- TO DO -
Repeat exactly, and only, the lines below starting at the line that contains "bpy.context.scene.collection.objects.link(empty)" and ending at the line that contains "bpy.data.objects.remove(obj)", inclusive of both.

- COLLECTED DATA -
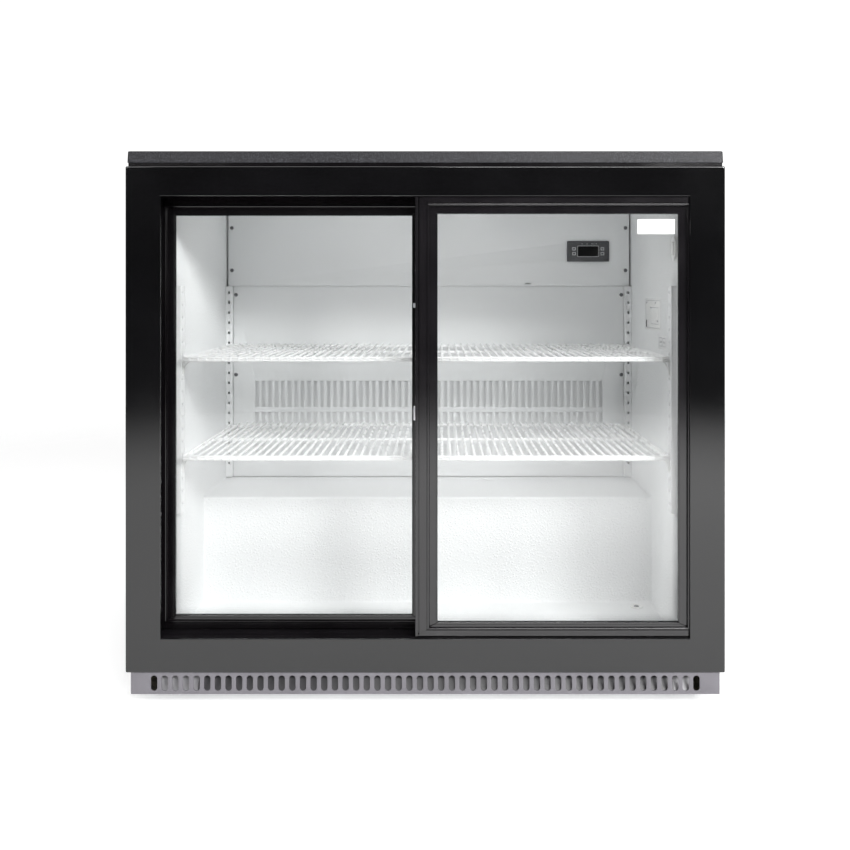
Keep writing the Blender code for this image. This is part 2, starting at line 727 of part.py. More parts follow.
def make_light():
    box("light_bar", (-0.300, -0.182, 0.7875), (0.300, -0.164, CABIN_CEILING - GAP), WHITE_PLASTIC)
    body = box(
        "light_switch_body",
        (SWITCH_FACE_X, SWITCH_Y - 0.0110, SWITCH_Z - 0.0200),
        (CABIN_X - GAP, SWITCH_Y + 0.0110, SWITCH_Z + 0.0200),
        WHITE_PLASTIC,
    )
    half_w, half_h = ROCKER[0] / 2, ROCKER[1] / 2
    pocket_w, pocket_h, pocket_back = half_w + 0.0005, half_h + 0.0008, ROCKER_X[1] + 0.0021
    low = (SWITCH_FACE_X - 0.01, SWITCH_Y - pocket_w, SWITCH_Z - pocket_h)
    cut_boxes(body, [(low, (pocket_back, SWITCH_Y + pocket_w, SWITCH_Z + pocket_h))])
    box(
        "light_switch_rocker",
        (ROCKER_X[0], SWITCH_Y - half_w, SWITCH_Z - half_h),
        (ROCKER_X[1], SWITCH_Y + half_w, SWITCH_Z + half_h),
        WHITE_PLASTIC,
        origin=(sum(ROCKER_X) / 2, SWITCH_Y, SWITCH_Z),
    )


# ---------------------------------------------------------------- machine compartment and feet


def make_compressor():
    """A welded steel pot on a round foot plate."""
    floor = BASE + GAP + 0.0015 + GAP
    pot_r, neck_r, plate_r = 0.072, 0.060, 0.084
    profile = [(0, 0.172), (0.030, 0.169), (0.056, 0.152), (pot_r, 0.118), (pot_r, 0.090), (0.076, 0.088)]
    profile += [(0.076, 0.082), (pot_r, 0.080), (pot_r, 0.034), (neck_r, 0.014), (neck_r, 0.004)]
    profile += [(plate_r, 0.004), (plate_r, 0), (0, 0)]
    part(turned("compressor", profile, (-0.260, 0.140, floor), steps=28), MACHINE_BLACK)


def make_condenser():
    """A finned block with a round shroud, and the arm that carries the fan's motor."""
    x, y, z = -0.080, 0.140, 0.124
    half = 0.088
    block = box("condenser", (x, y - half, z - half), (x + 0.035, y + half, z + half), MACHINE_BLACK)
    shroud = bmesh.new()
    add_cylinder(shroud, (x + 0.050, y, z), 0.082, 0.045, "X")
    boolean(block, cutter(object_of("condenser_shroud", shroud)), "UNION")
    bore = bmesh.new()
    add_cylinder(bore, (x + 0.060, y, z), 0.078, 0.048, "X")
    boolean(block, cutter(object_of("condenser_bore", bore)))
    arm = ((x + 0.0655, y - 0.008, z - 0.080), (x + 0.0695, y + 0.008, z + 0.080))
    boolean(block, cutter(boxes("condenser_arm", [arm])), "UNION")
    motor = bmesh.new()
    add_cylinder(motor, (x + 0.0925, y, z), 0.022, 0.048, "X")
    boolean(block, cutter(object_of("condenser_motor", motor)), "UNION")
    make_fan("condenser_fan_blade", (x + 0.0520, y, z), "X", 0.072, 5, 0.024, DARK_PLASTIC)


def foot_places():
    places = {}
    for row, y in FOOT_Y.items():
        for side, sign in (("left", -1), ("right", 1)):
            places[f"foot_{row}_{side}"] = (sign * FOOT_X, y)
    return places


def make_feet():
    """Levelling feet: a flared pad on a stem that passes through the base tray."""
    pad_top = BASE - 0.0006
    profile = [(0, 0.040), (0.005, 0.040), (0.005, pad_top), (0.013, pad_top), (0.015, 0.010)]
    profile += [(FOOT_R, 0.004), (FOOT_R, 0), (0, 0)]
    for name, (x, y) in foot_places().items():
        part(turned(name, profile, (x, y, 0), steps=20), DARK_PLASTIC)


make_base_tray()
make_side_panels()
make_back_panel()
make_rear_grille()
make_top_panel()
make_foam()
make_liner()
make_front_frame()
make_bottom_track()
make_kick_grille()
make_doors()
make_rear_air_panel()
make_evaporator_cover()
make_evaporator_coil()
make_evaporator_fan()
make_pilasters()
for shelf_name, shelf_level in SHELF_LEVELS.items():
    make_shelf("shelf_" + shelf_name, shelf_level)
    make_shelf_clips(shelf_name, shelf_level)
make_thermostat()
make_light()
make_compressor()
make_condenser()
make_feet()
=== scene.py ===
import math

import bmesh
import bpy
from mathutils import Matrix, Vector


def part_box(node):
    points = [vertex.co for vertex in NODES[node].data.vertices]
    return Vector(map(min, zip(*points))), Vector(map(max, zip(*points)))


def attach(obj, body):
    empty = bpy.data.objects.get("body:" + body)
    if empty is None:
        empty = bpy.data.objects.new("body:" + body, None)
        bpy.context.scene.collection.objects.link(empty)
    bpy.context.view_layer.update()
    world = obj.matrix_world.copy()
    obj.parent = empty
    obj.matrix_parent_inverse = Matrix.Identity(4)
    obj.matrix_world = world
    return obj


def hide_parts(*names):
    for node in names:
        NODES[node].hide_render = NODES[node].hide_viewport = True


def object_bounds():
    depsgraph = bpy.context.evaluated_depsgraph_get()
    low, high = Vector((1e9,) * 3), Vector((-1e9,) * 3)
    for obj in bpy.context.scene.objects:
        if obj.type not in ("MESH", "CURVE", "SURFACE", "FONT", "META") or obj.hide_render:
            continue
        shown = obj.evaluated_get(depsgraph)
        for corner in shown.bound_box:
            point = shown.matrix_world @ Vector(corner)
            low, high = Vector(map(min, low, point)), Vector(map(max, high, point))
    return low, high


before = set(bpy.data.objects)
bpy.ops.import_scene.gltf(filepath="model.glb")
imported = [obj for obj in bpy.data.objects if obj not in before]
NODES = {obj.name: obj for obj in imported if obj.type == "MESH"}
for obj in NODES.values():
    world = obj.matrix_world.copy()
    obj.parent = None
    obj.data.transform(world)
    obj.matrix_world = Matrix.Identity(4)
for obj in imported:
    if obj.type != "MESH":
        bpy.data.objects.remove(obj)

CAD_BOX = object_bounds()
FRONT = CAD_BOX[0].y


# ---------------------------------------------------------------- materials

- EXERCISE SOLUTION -
        bpy.context.scene.collection.objects.link(empty)
    bpy.context.view_layer.update()
    world = obj.matrix_world.copy()
    obj.parent = empty
    obj.matrix_parent_inverse = Matrix.Identity(4)
    obj.matrix_world = world
    return obj


def hide_parts(*names):
    for node in names:
        NODES[node].hide_render = NODES[node].hide_viewport = True


def object_bounds():
    depsgraph = bpy.context.evaluated_depsgraph_get()
    low, high = Vector((1e9,) * 3), Vector((-1e9,) * 3)
    for obj in bpy.context.scene.objects:
        if obj.type not in ("MESH", "CURVE", "SURFACE", "FONT", "META") or obj.hide_render:
            continue
        shown = obj.evaluated_get(depsgraph)
        for corner in shown.bound_box:
            point = shown.matrix_world @ Vector(corner)
            low, high = Vector(map(min, low, point)), Vector(map(max, high, point))
    return low, high


before = set(bpy.data.objects)
bpy.ops.import_scene.gltf(filepath="model.glb")
imported = [obj for obj in bpy.data.objects if obj not in before]
NODES = {obj.name: obj for obj in imported if obj.type == "MESH"}
for obj in NODES.values():
    world = obj.matrix_world.copy()
    obj.parent = None
    obj.data.transform(world)
    obj.matrix_world = Matrix.Identity(4)
for obj in imported:
    if obj.type != "MESH":
        bpy.data.objects.remove(obj)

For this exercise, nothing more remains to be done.